Down and out. No work, meager money, little hope. Anyone who has lived through extended unemployment knows how depressing and frightening it can be.
It was early 2001. A cold, wet winter had settled over our California mountain community. The days were short and dark. The nights were long and miserable.
I had no scoring projects. No way to earn money to put food on the table. I was getting desperate. In addition to my HUGEsound hunting and gathering efforts, I was starting to dig through “Help Wanted” postings, applying for jobs on the Internet, meeting with job training advisors, crafting resumes, trying just about anything to open some door. Any door.
During an especially dark moment, a kindly man from my church congregation, Dean Fletcher, hired me to clean the carpets in his house. I almost broke down and cried, I was so grateful. Still, as I pushed the pink-smelling shampoo vacuum back and forth in long straight lines across the floor, I couldn’t help but wonder why no one wanted to hire me to compose music any more.
I was still creating original demos and pitching for projects. I was still cultivating new and old friends in the game industry. I was reaching out to film and television contacts, and keeping in touch with old clients from the ad business. But nothing was coming back to me. The radio silence was carving deep, cavernous fractures in my soul.
Perhaps only composers and actors can relate to the experience of auditioning again and again, putting out such an intimately personal expression of yourself with all your heart, all your hope… only to meet with an endless treadmill of rejection. It is profoundly, desperately agonizing.
But churning milk does eventually turn to butter.

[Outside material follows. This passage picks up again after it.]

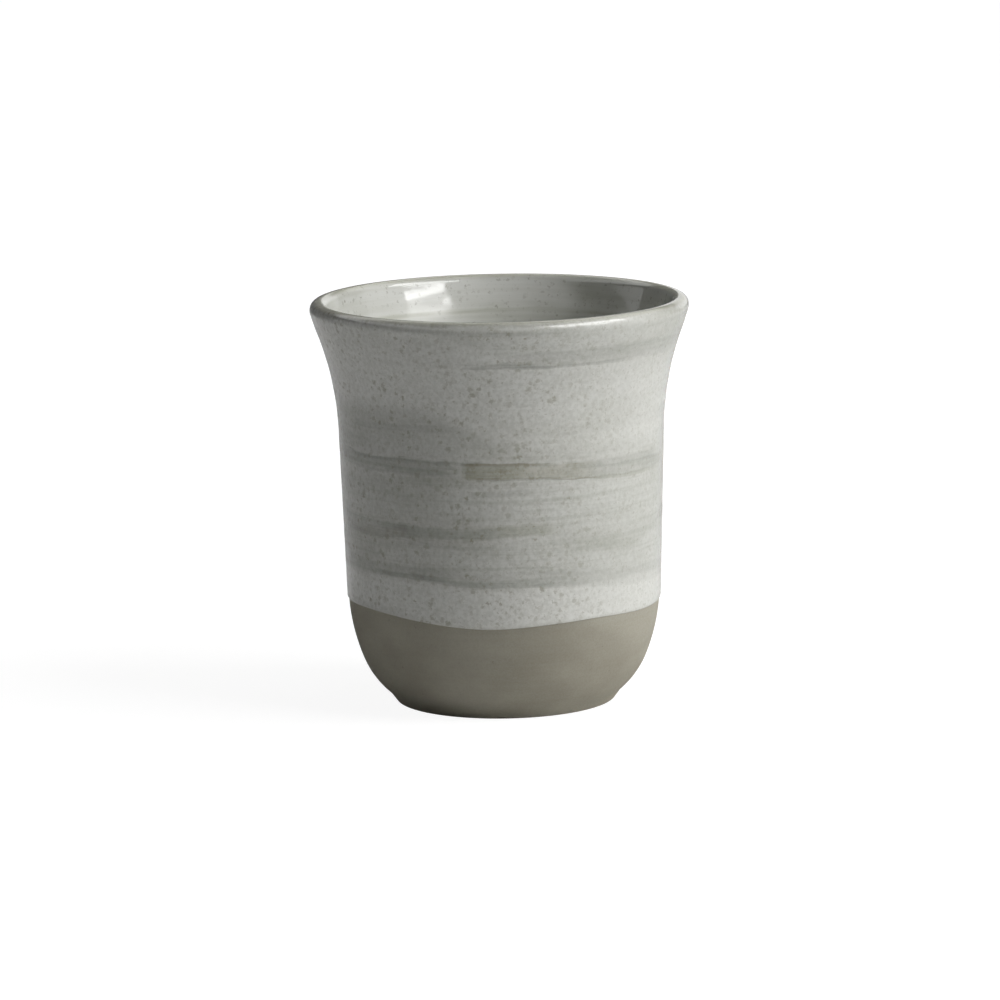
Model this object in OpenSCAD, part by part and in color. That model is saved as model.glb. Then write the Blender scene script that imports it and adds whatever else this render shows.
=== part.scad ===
// Stoneware cup without a handle: a thrown and turned clay body with a flared
// lip, dipped in glaze outside down to a bare band, and glazed inside.
// Lengths are in millimetres. The origin is the middle of the face that the cup
// stands on, and +Z runs up its axis. The front of the cup faces -Y.

/* [Overall size] */
// Height from the table to the crest of the glazed lip
cup_height = 91; // [86:0.5:100]
// Diameter across the widest part of the glazed lip
rim_diameter = 85; // [82:0.5:90]

/* [Wall] */
// Diameter of the clay at the top of the straight wall, where the flare starts
upper_wall_diameter = 72.6; // [70:0.2:75]
// Diameter of the clay at the bottom of the straight wall, where the bowl starts
lower_wall_diameter = 70.2; // [68:0.2:73]
// Thickness of the clay wall above the turn of the bowl
wall_thickness = 4.2; // [3.4:0.1:5.2]
// Thickness of the clay at the lip, which is a full round
lip_thickness = 3.4; // [2.8:0.1:4]

/* [Flare] */
// Depth from the crest of the lip down to where the flare starts
flare_depth = 29; // [24:0.5:36]
// Depth from the crest of the lip down to the steepest lean of the flare
throat_depth = 7; // [6:0.25:9]
// Share of the flare's spread that is left to the lip above that steepest lean
overhang_share = 0.3; // [0.2:0.01:0.4]

/* [Bowl] */
// Height at which the straight wall runs into the bowl
bowl_height = 25; // [21:0.5:30]
// Thickness of the floor over the hollow of the foot
floor_thickness = 3.8; // [3:0.1:5]

/* [Foot] */
// Height of the turned foot under the bowl
foot_height = 2.3; // [1.6:0.1:3]
// Diameter where the bowl meets the foot
foot_diameter = 52.6; // [50:0.2:55]
// Diameter across the outer edge of the standing ring
standing_diameter = 49.2; // [47:0.2:49.8]
// Diameter of the hollow turned under the foot
hollow_diameter = 39; // [34:0.5:42]
// Depth of that hollow
hollow_depth = 2; // [1:0.1:2.6]

/* [Glaze] */
// Thickness of both coats of glaze
glaze_thickness = 0.3; // [0.2:0.05:0.4]
// Height of the edge of the outer coat, at the axis of the cup
glaze_line_height = 23.8; // [16:0.2:45]
// Tilt of that edge in degrees, from the cup being dipped a little askew
dip_tilt = 2; // [0:0.1:3]
// Side that the edge is lowest on, in degrees from the front towards +X
dip_side = 20; // [-90:5:90]

/* [Hidden] */
// Facets of a drawn circle, and the turns in degrees between the points of a
// long arc and of a small round
facets = 120;
arc_step = 3;
round_step = 7.5;
// Rounding of the edges of the standing ring and of the corner of its hollow
arris_radius = 0.5;
hollow_fillet = 1.2;
// Lean of the side of the hollow, in degrees from upright
hollow_lean = 30;
// Where the bowl starts to draw in sharply, as shares of the way out and of the
// way up from the foot to the straight wall
turn_shares = [0.64, 0.34];

// Leans are in degrees from upright, positive where a wall opens upwards. The
// outward normal of a face that leans by a is [cos(a), -sin(a)], so the crest of
// the lip leans by -90 and the floor inside the cup by 90.
crest_lean = -90;
floor_lean = 90;
function along(lean) = [sin(lean), cos(lean)];
function outward(lean) = [cos(lean), -sin(lean)];
function lean_from(p, q) = atan2(q.x - p.x, q.y - p.y);
function unit(v) = v / norm(v);
function reversed(path) = [for (i = [len(path) - 1 : -1 : 0]) path[i]];

// Lean at the far end of an arc that starts at p with a known lean and ends at q
function end_lean(p, lean, q) = 2 * lean_from(p, q) - lean;

// Points of that arc after p, each as [radius, height, lean]
function arc_to(p, lean, q) =
    let (
        half_turn = lean_from(p, q) - lean,
        steps = max(1, ceil(abs(2 * half_turn) / arc_step))
    )
    [for (i = [1 : steps])
        let (
            share = i / steps,
            reach = abs(half_turn) < 0.001 ? share : sin(half_turn * share) / sin(half_turn),
            at = p + norm(q - p) * reach * along(lean + half_turn * share)
        )
        [at.x, at.y, lean + 2 * half_turn * share]];

// Points that round the corner at b of the path from a over b to c
function rounded(a, b, c, radius) =
    let (
        to_a = unit(a - b),
        to_c = unit(c - b),
        half = acos(to_a * to_c) / 2,
        centre = b + unit(to_a + to_c) * radius / sin(half),
        from = b + to_a * radius / tan(half) - centre,
        onto = b + to_c * radius / tan(half) - centre,
        start = atan2(from.y, from.x),
        turn = atan2(from.x * onto.y - from.y * onto.x, from * onto),
        steps = ceil(abs(turn) / round_step)
    )
    [for (i = [0 : steps])
        centre + radius * [cos(start + turn * i / steps), sin(start + turn * i / steps)]];

// Stations of the clay's outer face, from the foot up to the throat
foot_top = [foot_diameter / 2, foot_height];
wall_low = [lower_wall_diameter / 2, bowl_height];
bowl_reach = wall_low - foot_top;
bowl_turn = foot_top + [turn_shares.x * bowl_reach.x, turn_shares.y * bowl_reach.y];
wall_high = [upper_wall_diameter / 2, cup_height - flare_depth];
flare_spread = (rim_diameter - upper_wall_diameter) / 2;
throat = [rim_diameter / 2 - overhang_share * flare_spread, cup_height - throat_depth];

// The straight wall sets the lean, and each arc is tangent to the next
wall_lean = lean_from(wall_low, wall_high);
turn_lean = 2 * lean_from(bowl_turn, wall_low) - wall_lean;
foot_lean = 2 * lean_from(foot_top, bowl_turn) - turn_lean;
throat_lean = end_lean(wall_high, wall_lean, throat);

// The lip is a full round of clay under the glaze. The arc from the throat is
// tangent to it, so its chord leans as the line to the point of equal lean.
lip_radius = lip_thickness / 2;
lip_centre = [rim_diameter / 2, cup_height] - (lip_radius + glaze_thickness) * [1, 1];
lip_lean = end_lean(throat, throat_lean, lip_centre + lip_radius * outward(throat_lean));
lip_start = lip_centre + lip_radius * outward(lip_lean);

clay_face = concat(
    [[foot_top.x, foot_top.y, foot_lean]],
    arc_to(foot_top, foot_lean, bowl_turn),
    arc_to(bowl_turn, turn_lean, wall_low),
    arc_to(wall_low, wall_lean, wall_high),
    arc_to(wall_high, wall_lean, throat),
    arc_to(throat, throat_lean, lip_start));

// A point of the clay's face moved out along its normal by a coat, or in by a
// negative one
function moved(p, coat) = [p.x, p.y] + coat * outward(p.z);

// Points round the lip after the one at a first lean and on to another lean,
// under a coat of glaze or bare
function lip_round(coat, from, onto) =
    let (steps = ceil(abs(onto - from) / round_step))
    [for (i = [1 : steps])
        lip_centre + (lip_radius + coat) * outward(from + (onto - from) * i / steps)];

// The highest point of the clay or of its coat
function crest(coat) = lip_centre + (lip_radius + coat) * outward(crest_lean);

// Outer face of the clay or of its coat, from the foot up to the crest
function outer_face(coat) = concat(
    [for (p = clay_face) moved(p, coat)],
    lip_round(coat, lip_lean, crest_lean));

// The wall thickens evenly with depth, from the lip down to the bowl's turn
function wall_at(height) =
    let (share = (lip_start.y - height) / (lip_start.y - bowl_turn.y))
    lip_thickness + (wall_thickness - lip_thickness) * share;

// Inside, the wall runs into a flat floor over a quarter turn. The leans of the
// face are those of the clay outside at the same place.
floor_height = hollow_depth + floor_thickness;
corner_start = bowl_turn - wall_thickness * outward(turn_lean);
corner_radius = (corner_start.y - floor_height) / (1 - sin(turn_lean));
corner_centre = corner_start - corner_radius * outward(turn_lean);
corner_steps = ceil((floor_lean - turn_lean) / arc_step);
function corner(coat) =
    [for (i = [0 : corner_steps])
        let (lean = turn_lean + (floor_lean - turn_lean) * i / corner_steps)
        corner_centre + (corner_radius - coat) * outward(lean)];

// Inner face of the clay or of its coat, from below the crest down to the axis
function inner_face(coat) = concat(
    lip_round(coat, crest_lean, lip_lean - 180),
    [for (p = reversed(clay_face))
        if (p.y > bowl_turn.y && p.y < lip_start.y) moved(p, -wall_at(p.y) - coat)],
    corner(coat),
    [[0, floor_height + coat]]);

// Underside, from the axis out over the standing ring and up to the bowl
hollow_edge = [hollow_diameter / 2, 0];
hollow_corner = hollow_edge + hollow_depth * [-tan(hollow_lean), 1];
standing_edge = [standing_diameter / 2, 0];
hollow_middle = [0, hollow_depth];
underside = concat(
    [hollow_middle],
    rounded(hollow_middle, hollow_corner, hollow_edge, hollow_fillet),
    rounded(hollow_corner, hollow_edge, standing_edge, arris_radius),
    rounded(hollow_edge, standing_edge, foot_top, arris_radius));

// The thrown and turned clay: foot, bowl, wall, flare and lip in one piece
module stoneware_body() {
    color([0.62, 0.60, 0.54])
        rotate_extrude($fn = facets)
            polygon(concat(underside, outer_face(0), inner_face(0)));
}

// Space above the tilted edge that the dip left, as deep as the cup is high
module dipped_space() {
    translate([0, 0, glaze_line_height])
        rotate([0, 0, dip_side])
            rotate([dip_tilt, 0, 0])
                cylinder(h = cup_height, r = rim_diameter, $fn = facets);
}

// The outer coat of glaze, from its tilted edge up to the crest of the lip
module outer_glaze() {
    color([0.74, 0.75, 0.72])
        intersection() {
            rotate_extrude($fn = facets)
                polygon(concat(outer_face(glaze_thickness), reversed(outer_face(0))));
            dipped_space();
        }
}

// The liner, which meets the outer coat at the crest and covers the floor
module liner_glaze() {
    color([0.78, 0.79, 0.76])
        rotate_extrude($fn = facets)
            polygon(concat(
                [crest(0), crest(glaze_thickness)],
                inner_face(glaze_thickness),
                reversed(inner_face(0))));
}

stoneware_body();
outer_glaze();
liner_glaze();
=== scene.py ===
import math
import bmesh
import bpy
from mathutils import Matrix, Quaternion, Vector, noise


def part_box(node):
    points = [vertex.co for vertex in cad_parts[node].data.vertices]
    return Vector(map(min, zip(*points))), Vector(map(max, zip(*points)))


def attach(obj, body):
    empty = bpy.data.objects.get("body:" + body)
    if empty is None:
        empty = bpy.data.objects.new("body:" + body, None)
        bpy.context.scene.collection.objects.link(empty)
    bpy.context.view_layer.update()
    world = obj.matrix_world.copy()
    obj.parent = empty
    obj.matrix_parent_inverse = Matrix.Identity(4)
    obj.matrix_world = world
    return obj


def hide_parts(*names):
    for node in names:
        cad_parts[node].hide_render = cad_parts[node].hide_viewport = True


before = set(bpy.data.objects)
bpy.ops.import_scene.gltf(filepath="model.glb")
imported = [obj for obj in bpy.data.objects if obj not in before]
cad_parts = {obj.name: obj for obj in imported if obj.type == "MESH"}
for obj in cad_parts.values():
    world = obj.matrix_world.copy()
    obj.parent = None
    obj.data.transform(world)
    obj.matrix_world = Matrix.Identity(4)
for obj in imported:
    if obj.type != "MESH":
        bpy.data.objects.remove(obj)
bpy.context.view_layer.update()        # the clay body, the outer glaze and the liner
print("frame loaded:", ", ".join(sorted(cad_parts)))

# Outlines are drawn in millimetres, with the radius along X and the height along
# Z, and made metres when a piece is finished. Angles round the cup run from the
# front (-Y) towards +X.
mm = 0.001
straightTurn = 1e-5             # an arc that turns less than this is a line
rounding = 1e-6                 # how far a height may lie past the end of its arc
mergeReach = 0.002              # points nearer than this become one, millimetres
creaseAngle = math.radians(50)  # an edge that folds more than this stays sharp
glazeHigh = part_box("outer_glaze")[1] / mm
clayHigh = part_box("stoneware_body")[1] / mm

form = {                        # the thrown and turned shape
    "height": glazeHigh.z,
    "rim": glazeHigh.x,         # radius across the glazed lip
    "coat": glazeHigh.z - clayHigh.z,
    "upperWall": 36.3,          # radius where the flare starts
    "lowerWall": 35.1,          # radius where the bowl starts
    "flareDepth": 29.0,
    "throatDepth": 7.0,
    "overhangShare": 0.3,       # of the flare's spread, left to the lip
    "lip": 3.4,                 # thickness of the clay at the lip
    "wall": 4.2,                # and low down
    "bowlHeight": 25.0,
    "turnShares": (0.64, 0.34),
    "footHeight": 2.3,
    "foot": 26.3,               # radius where the bowl meets the foot
    "standing": 24.6,           # radius of the standing ring
    "hollow": 19.5,             # and of the hollow under the foot
    "hollowDepth": 2.0,
    "hollowLean": 30.0,         # of its side, degrees from upright
    "floor": 3.8,               # thickness over the hollow
    "steps": 240,               # points round the cup
}

throwing = {                    # what the hand and the wheel leave
    "outOfRound": 0.14,         # how far the lip draws in, millimetres
    "outOfRoundSide": 35.0,
    "skin": 1.5,                # what lies no deeper than this is outside
    "outerRing": 0.035,         # depth of the rings outside
    "outerPitch": 6.5,
    "outerStart": -1.0,         # where they start, from the top of the bowl
    "innerRing": 0.10,          # and the same inside
    "innerPitch": 7.5,
    "innerStart": 4.0,          # from the floor
    "fadeIn": 6.0,              # height over which the rings begin
    "fadeOut": 5.0,             # and over which they end, under the lip
    "waver": 0.5,               # pitches that a ring wanders
    "waverSize": (30.0, 30.0, 18.0),
    "still": 1.0,               # points nearer to the axis stay where they are
}


def outward(lean):
    return Vector((math.cos(lean), -math.sin(lean)))


def leanOf(start, end):
    return math.atan2(end.x - start.x, end.y - start.y)


def stretchBetween(start, lean, end):       # the arc that leaves start at a lean and ends at end
    half = leanOf(start, end) - lean
    bend = (end - start).length / (2 * math.sin(half)) if abs(half) > straightTurn else None
    centre = start + outward(lean) * bend if bend else None
    return {"start": start, "end": end, "lean": lean, "turn": 2 * half, "bend": bend, "centre": centre}


# Stations of the clay's outer face, from the foot to the lip
footTop = Vector((form["foot"], form["footHeight"]))
wallLow = Vector((form["lowerWall"], form["bowlHeight"]))
reach = wallLow - footTop
bowlTurn = footTop + Vector((form["turnShares"][0] * reach.x, form["turnShares"][1] * reach.y))
wallHigh = Vector((form["upperWall"], form["height"] - form["flareDepth"]))
spread = form["rim"] - form["upperWall"]
throat = Vector((form["rim"] - form["overhangShare"] * spread, form["height"] - form["throatDepth"]))
lipRadius = form["lip"] / 2
lipCentre = Vector((form["rim"], form["height"])) - (lipRadius + form["coat"]) * Vector((1, 1))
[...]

My old friend from Sierra, Jason Hayes, called and asked if I would help him produce a live orchestral recording for an upcoming Warcraft III trailer. He even had a small budget for my services. Hallelujah! Warcraft was becoming a huge franchise, and I would have been thrilled to do anything on it. I would have shined Jason’s shoes and sharpened his pencils. As it turned out, this was Jason’s first time to record an orchestra, so he needed help locating a sound stage for the recording, contracting an orchestra, and booking an engineer.
I was ecstatic, thrilled to be working on a music project again, even if it was someone else’s music. I booked Jason's session at the large chapel at LA East Studios. We brought in 25 string players and 10 brass players to perform the score, which Jason conducted. Between takes, I would occasionally offer an idea or observation through the headset. About half way through, we ran into problems with a viola part. Fortunately, I was able to fix the part and transcribe it back to sheet music during a break. There’s always something unexpected that comes up in the heat of a session.